Fifty-six years ago today, three sisters - Patria, Maria Teresa and Minerva Mirabal - made their way along a mountain road in a Jeep between Puerto Plata and Santiago in the Dominican Republic.
As political activists fighting against a repressive regime, they had just visited their incarcerated husbands, when henchmen, on the orders of the Dominican tyrant and dictator Rafael Trujillo, stopped their vehicle. The three women and their driver were taken into a nearby sugar cane field, separated, beaten and then strangled. Their bodies were then put into the back of their Jeep which was pushed off the road to make their brutal murders look like an accident.
From that day on, the women would be known as ‘The Butterflies’ in their country and then around the world. For their courageous attempts to highlight a terrible dictatorship, the UN would go on to form the International Day Against Violence Against Women. Almost six decades on, it is a tragedy such a day is still needed around the world.
In England and Wales alone, two women are killed by a partner or ex-partner every week whilst a man who boasted of sexually abusing women has been elected to one of the most powerful offices in the world.
Here, WriteYou asks what can be done to stem the tide of violence against women:
Baroness Lorely Burt, a Liberal Democrat spokeswoman for Equalities in the House of Lords, says that though prosecutions for violence against women reached record levels, this is still not enough and the government needs to introduce more such as compulsory sex and healthy relationship education.
“In a world where information, and mis-information, is at a child’s fingertips, it is vital that children build resilience to allow them to lead healthy, happy lives.”
Peter Sidebotham, a consultant paediatrician in Warwickshire, says that research proves that it is now abundantly clear that living with domestic abuse if always harmful to children.
“At its extreme, this may result in the death of a child, the risks for which may continue even after separation. However, far more children continue to live in households where domestic violence is a part of ‘normal’ family life.”

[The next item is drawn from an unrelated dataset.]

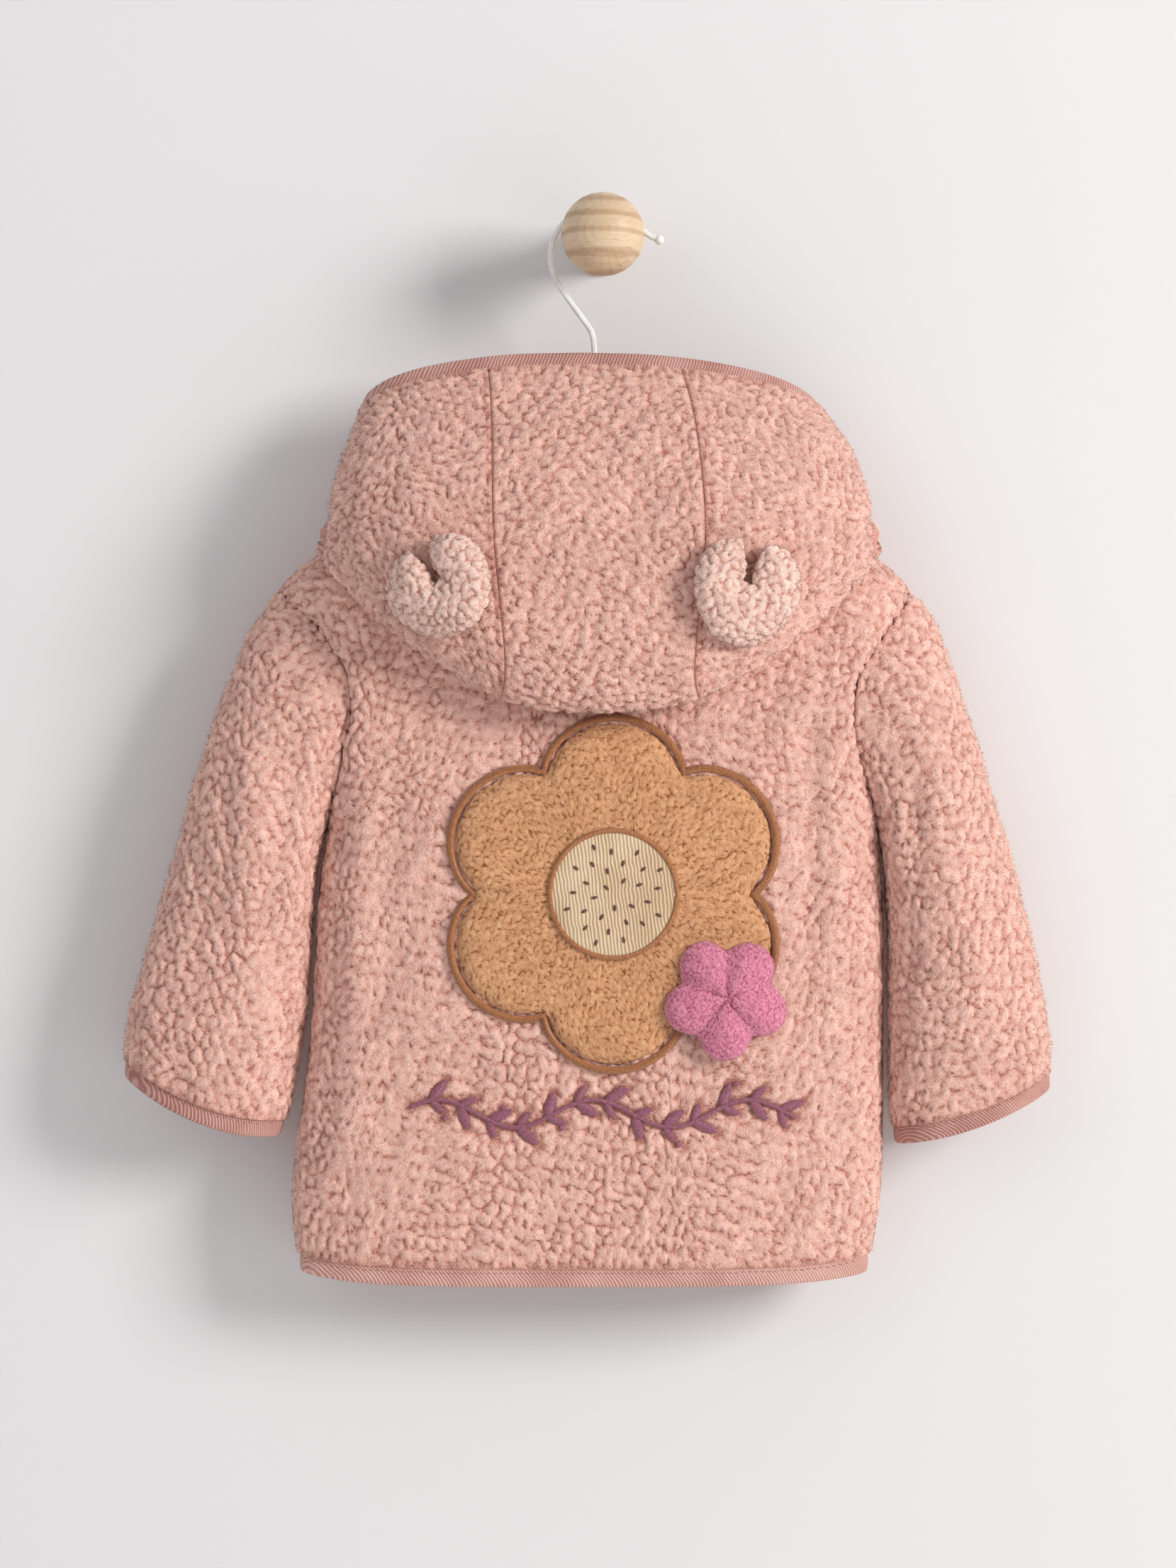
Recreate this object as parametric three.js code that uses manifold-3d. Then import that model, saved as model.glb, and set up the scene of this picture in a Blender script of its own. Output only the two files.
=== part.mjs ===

Emma Smith-Bodie, is a trustee for the Sutton Women’s Centre, sees those women who have been on the receiving end of abuse. She argues that violence against women is an age-old problem around the world which has never been broken: power over and subordination of women.
“The violence taking place against women in the UK is an example of the patterns we see across the world. From removing economic power, self esteem and confidence, to removing dignity and freedom and at its most fatal, removing life.”
David Bartlett of the White Ribbon Campaign UK, which sees men and boys encouraged to take a stand against male violence against women and girls. He says the campaign is about challenging a sense of dominance and superiority over women.
“Let’s be completely clear - this is not and never was a ‘women’s issue’. Just like any other aspect of gender equality, men have to be part of the solution, alongside women - part of creating a culture where male violence, abuse and harassment against women are simply seen as unacceptable.”
Helen Thewlis, a domestic abuse legal expert, works with victims of domestic violence to help them speak out and break the destructive pattern of abuse they are in.
“As surprising as it may seem to people who have never suffered at the hands of someone close to them - be it a partner, adult child or other relative - there are actually a number of reasons why victims often do not speak out straight away, with many failing to discuss their circumstances at all. Some of these reasons boil down to logistics; housing, money, children, while others demonstrate the worrying emotional impact of abuse.”
Sarah Green, co-director of the End Violence Against Women Coalition, discusses the media’s importance in highlighting domestic violence issues.
“The journalists who choose to write in this area – and the editors who commission and publish – are making a huge difference to our society’s ability to name and then respond to violence against women and girls.”
Sam Preston, who works in strategy for e-learning and training through SSS Learning, says more frontline support is needed in the fight against female genital mutilation.
“This International Day for the Elimination of Violence against Women, our organisation SSS Learning, is calling for more support for frontline professionals in the fight against FGM, to ensure that girls can live a life without fear and grow into confident, healthy young women in British society. From nurses, GPs and care workers, to teachers and voluntary sector workers, a united front is imperative to ensure that vulnerable girls do not slip through the net.”
Shirley Bennett, a domestic violence specialist, says men suffering domestic violence is in danger of being swept under the carpet as one in six men will be affected by domestic violence in their lifetime.
"It was revealed earlier this year that the number of women who are convicted of domestic violence has tripled in the last decade. Figures released by the Crown Prosecution Service to Parliament, highlighted that 1,850 women were convicted of domestic abuse in 2006, increasing to 5,641 in 2015.”